Quite so. Indeed, the war is over. Grass should now be allowed to grow over the battlefield. It is time for the process of healing and reconciliation to begin. Of course, we all understand that there will be continuing arguments about the nature of our relationship with the EU, for example, the precise foreign policy relationship. Many noble Lords in this House who supported remain have much to contribute to that debate.

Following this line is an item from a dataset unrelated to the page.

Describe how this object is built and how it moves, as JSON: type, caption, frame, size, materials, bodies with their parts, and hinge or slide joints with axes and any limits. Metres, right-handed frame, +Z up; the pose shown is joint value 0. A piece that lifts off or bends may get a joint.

Apart from the legislation on Brexit, there is much in the gracious Speech that will be widely welcomed, most importantly the statement of the intention to ensure that every part of the UK can prosper and the emphasis on infrastructure—not just the money but giving more say over how it is spent back to communities. The intention to reach a consensus on care of the elderly is welcome as far as it goes, but I personally hope the Government will come up with a solution, because this is one of the most serious, pressing problems this country has—I am sure I carry all parts of the House on this. New sentencing laws to make sure that violent offenders spend longer in prison will be welcomed, as will the commitment to increase education spending per pupil. There will certainly be strong support on this side of the House for the repeal of the disastrous Fixed-term Parliaments Act 2011, which caused such unintended, unforeseen chaos.
Commentators have wondered how the Government will satisfy two different constituencies: the blue collar one in the north and a very different one in the south. This Speech shows exactly how, combining a strong social programme, a programme of renewal, a commitment to the unity of the UK and the restoration of UK sovereignty. This is the agenda of a truly one-nation Government. I beg to move.